Date of Dive: 01-Jul-2006
Water Depth: 12-feet to 62-Feet
Water Temp: 83 to 86
Visibility: 3-feet to 5-feet

Seabase is easy to find following the directions found on their website.

The facilities have changing rooms, fresh water showers, and a public gathering place in the dive shop area. The small dive shop that has a small selection of diving related items, snacks and drinks, as well as SCUBA rental gear. There is an airfill station to get your tanks filled too. There are portapotties available.

As for the diving, there are a number of pools to choose from. Most of them are connected via swimmable tunnels or trench/canals. These pools range in depth of 12-feet to 62-feet. The water is nearly as salty as ocean water. The water was warm enough that I dove without a wetsuit.

The shallowest pool, White Rocks Bay, has most of the exotic fish in it. There is rumored to be two large nurse sharks (6 and 8-feet) in this pool as well. I could not find them as the viz was terrible. I did eventually see the largest one once I had left the pool. He did a buzz by of the exit point of the pool. This pool is about 12-feet deep and has a ladder for ingress and egress. It is the type ladder that you would find on the back of a dive boat that allows you to use it with your fins on. This pool is also fully enclosed in a greenhouse type enclosure. This would be a good one to do during the winter.

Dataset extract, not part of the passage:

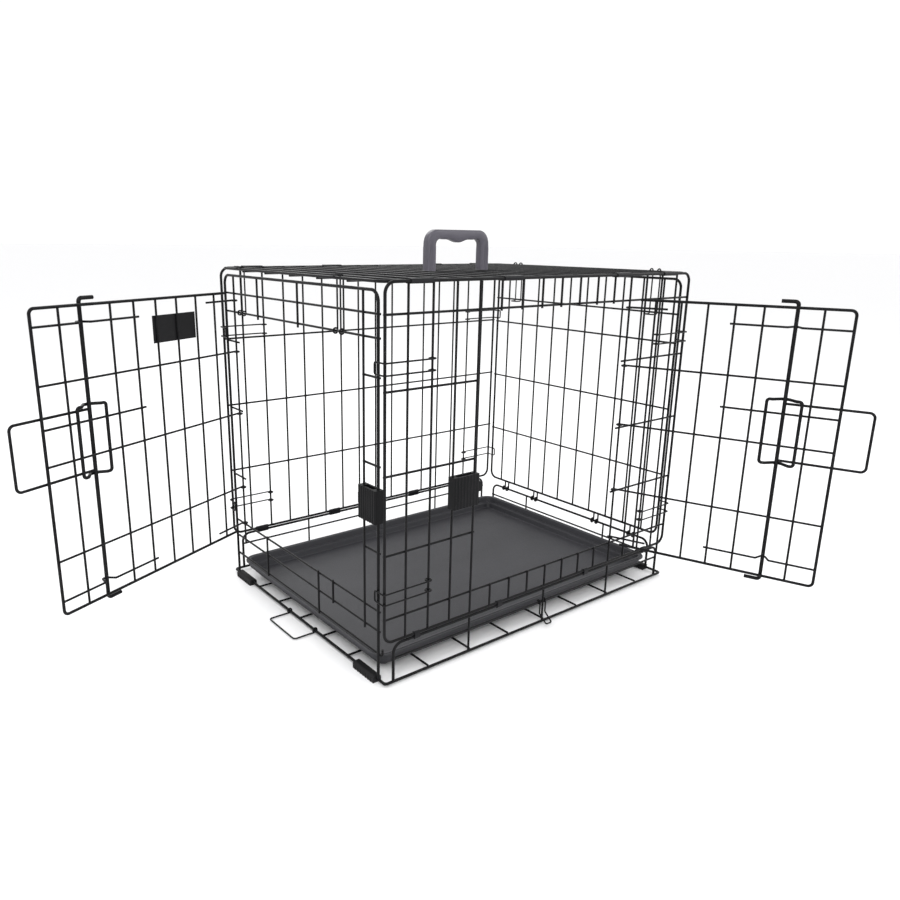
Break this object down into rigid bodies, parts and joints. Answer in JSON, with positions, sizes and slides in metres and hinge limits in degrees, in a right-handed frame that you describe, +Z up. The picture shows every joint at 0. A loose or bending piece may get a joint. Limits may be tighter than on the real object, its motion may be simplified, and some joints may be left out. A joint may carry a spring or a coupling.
{
  "type": "wire dog crate",
  "caption": "Two-door black wire pet crate with a slide-out tray, top carry handle, turning latch rods, and wire clips that lock its panels.",
  "frame": {"origin": "centre of the crate's footprint, on the floor", "axes": "+X along the long side, away from the end with a door; +Y from the door side to the back; +Z up"},
  "size_m": [0.9871, 0.7837, 0.5967],
  "materials": {
    "wire_black": "satin black e-coat on steel wire",
    "sleeve_steel": "satin black coated steel strip",
    "keeper_plastic": "black moulded plastic",
    "foot_rubber": "black rubber",
    "tray_plastic": "charcoal moulded plastic with a fine grain",
    "grip_plastic": "dark grey moulded plastic",
    "plate_plastic": "plain black plastic"
  },
  "bodies": {
    "shell": {"base_floor": "wire_black", "base_front_upstand": "wire_black", "base_back_upstand": "wire_black", "base_right_upstand": "wire_black", "left_front_foot": "foot_rubber", "left_back_foot": "foot_rubber", "right_front_foot": "foot_rubber", "right_back_foot": "foot_rubber", "front_panel": "wire_black", "back_panel": "wire_black", "left_end_panel": "wire_black", "top_panel": "wire_black", "top_front_hinges": "sleeve_steel", "top_back_hinges": "sleeve_steel", "base_front_hinges": "sleeve_steel", "base_back_hinges": "sleeve_steel", "front_strike": "keeper_plastic", "left_strike": "keeper_plastic"},
    "front_door": {"front_door": "wire_black", "front_latch_guide": "wire_black"},
    "front_latch": {"front_latch_rod": "wire_black", "front_latch_handle": "wire_black"},
    "left_door": {"left_door": "wire_black", "left_latch_guide": "wire_black", "left_door_plate": "plate_plastic"},
    "left_latch": {"left_latch_rod": "wire_black", "left_latch_handle": "wire_black"},
    "carry_handle": {"carry_handle": "grip_plastic"},
    "tray": {"tray": "tray_plastic"},
    "tray_stop": {"tray_stop": "wire_black"},
    "fold_hook": {"fold_hook": "wire_black"},
    "right_end": {"right_end_panel": "wire_black", "right_end_hinges": "wire_black"},
    "front_left_low_clip": {"front_left_low_clip": "wire_black"},
    "front_left_high_clip": {"front_left_high_clip": "wire_black"},
    "front_right_low_clip": {"front_right_low_clip": "wire_black"},
    "front_right_high_clip": {"front_right_high_clip": "wire_black"},
    "back_left_low_clip": {"back_left_low_clip": "wire_black"},
    "back_left_high_clip": {"back_left_high_clip": "wire_black"},
    "back_right_low_clip": {"back_right_low_clip": "wire_black"},
    "back_right_high_clip": {"back_right_high_clip": "wire_black"},
    "left_top_front_clip": {"left_top_front_clip": "wire_black"},
    "left_top_back_clip": {"left_top_back_clip": "wire_black"},
    "right_top_front_clip": {"right_top_front_clip": "wire_black"},
    "right_top_back_clip": {"right_top_back_clip": "wire_black"}
  },
  "joints": [
    {"name": "front_door_hinge", "type": "hinge", "parent": "shell", "child": "front_door", "pos_m": [0.15451, -0.2286, 0.296], "axis": [0, 0, 1], "range_deg": [-110, 40]},
    {"name": "left_door_hinge", "type": "hinge", "parent": "shell", "child": "left_door", "pos_m": [-0.3048, 0.183, 0.296], "axis": [0, 0, -1], "range_deg": [-65, 85]},
    {"name": "front_latch_turn", "type": "hinge", "parent": "front_door", "child": "front_latch", "pos_m": [0.24449, -0.44197, 0.319], "axis": [0, 0, 1], "range_deg": [0, 90]},
    {"name": "left_latch_turn", "type": "hinge", "parent": "left_door", "child": "left_latch", "pos_m": [-0.56708, 0.07346, 0.319], "axis": [0, 0, -1], "range_deg": [0, 90]},
    {"name": "carry_handle_fold", "type": "hinge", "parent": "shell", "child": "carry_handle", "pos_m": [0, 0, 0.53068], "axis": [1, 0, 0], "range_deg": [-75, 75]},
    {"name": "tray_slide", "type": "slide", "parent": "shell", "child": "tray", "axis": [-1, 0, 0], "range_m": [0, 0.55]},
    {"name": "tray_stop_swing", "type": "hinge", "parent": "shell", "child": "tray_stop", "pos_m": [-0.3048, -0.0075, 0.0055], "axis": [0, -1, 0], "range_deg": [-90, 0]},
    {"name": "fold_hook_swing", "type": "hinge", "parent": "shell", "child": "fold_hook", "pos_m": [0, -0.22588, 0.037], "axis": [-1, 0, 0], "range_deg": [0, 40]},
    {"name": "right_end_fold", "type": "hinge", "parent": "shell", "child": "right_end", "pos_m": [0.3013, 0, 0.0595], "axis": [0, -1, 0], "range_deg": [0, 88]},
    {"name": "front_left_low_clip_swing", "type": "hinge", "parent": "shell", "child": "front_left_low_clip", "pos_m": [-0.23177, -0.2286, 0.13], "axis": [0, 0, 1], "range_deg": [0, 90]},
    {"name": "front_left_high_clip_swing", "type": "hinge", "parent": "shell", "child": "front_left_high_clip", "pos_m": [-0.23177, -0.2286, 0.431], "axis": [0, 0, 1], "range_deg": [0, 90]},
    {"name": "front_right_low_clip_swing", "type": "hinge", "parent": "shell", "child": "front_right_low_clip", "pos_m": [0.23177, -0.2286, 0.13], "axis": [0, 0, 1], "range_deg": [-90, 0]},
    {"name": "front_right_high_clip_swing", "type": "hinge", "parent": "shell", "child": "front_right_high_clip", "pos_m": [0.23177, -0.2286, 0.431], "axis": [0, 0, 1], "range_deg": [-90, 0]},
    {"name": "back_left_low_clip_swing", "type": "hinge", "parent": "shell", "child": "back_left_low_clip", "pos_m": [-0.23177, 0.2286, 0.13], "axis": [0, 0, -1], "range_deg": [0, 90]},
    {"name": "back_left_high_clip_swing", "type": "hinge", "parent": "shell", "child": "back_left_high_clip", "pos_m": [-0.23177, 0.2286, 0.431], "axis": [0, 0, -1], "range_deg": [0, 90]},
    {"name": "back_right_low_clip_swing", "type": "hinge", "parent": "shell", "child": "back_right_low_clip", "pos_m": [0.23177, 0.2286, 0.13], "axis": [0, 0, 1], "range_deg": [0, 90]},
    {"name": "back_right_high_clip_swing", "type": "hinge", "parent": "shell", "child": "back_right_high_clip", "pos_m": [0.23177, 0.2286, 0.431], "axis": [0, 0, 1], "range_deg": [0, 90]},
    {"name": "left_top_front_clip_swing", "type": "hinge", "parent": "shell", "child": "left_top_front_clip", "pos_m": [-0.30208, -0.122, 0.466], "axis": [0, 1, 0], "range_deg": [0, 150]},
    {"name": "left_top_back_clip_swing", "type": "hinge", "parent": "shell", "child": "left_top_back_clip", "pos_m": [-0.30208, 0.16267, 0.466], "axis": [0, 1, 0], "range_deg": [0, 150]},
    {"name": "right_top_front_clip_swing", "type": "hinge", "parent": "shell", "child": "right_top_front_clip", "pos_m": [0.3048, -0.16267, 0.5334], "axis": [0, -1, 0], "range_deg": [0, 100]},
    {"name": "right_top_back_clip_swing", "type": "hinge", "parent": "shell", "child": "right_top_back_clip", "pos_m": [0.3048, 0.16267, 0.5334], "axis": [0, -1, 0], "range_deg": [0, 100]}
  ]
}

The main pool, Habitat bay, is where most of the dive training takes place. This pool is about 25-feet deep. It has an ascent/descent line, various training platforms and an air filled habitat at about 15-feet that gives divers an underwater conversation and meeting place. There are other objects as well to explore. Several small garden statues, a sunken boat for example. I had a fish nibble on my finger for a bit. That startled me a little until I realized what it was. This pool is connected to a long channel that is used for navigation training and a connection to another shallow pool. The ingress point of this pool is a platform that allows a step off drop into the water.

The deepest pool is about 62-feet deep. It is called "The Abyss". Basically it is a 20-foot wide shaft that is 62-feet deep. It has a few training platforms at various depths. There are flood lights along the walls as well. It gets real dark down there so you better bring a light if you want to read your gauges and computer at the bottom. There is also a descent line in the center of this shaft.

Overall the viz was crap. 3-feet most of the time with an occasional 5-foot window. They were experiencing an algae bloom that made the viz so bad. They tell me that it can range from the 3-feet viz that I experienced to crystal clarity. They update their website everyday with the viz and temperature reports so that may help you to plan your trip there. You have to reserve a time. The day I went there was only 2 other divers. I am not sure what traffic is like on other days. I would not want to be in the training pool if there was a class in there. The viz would be nil.

At the very least is a great place to escape the in-laws and go diving while in Utah.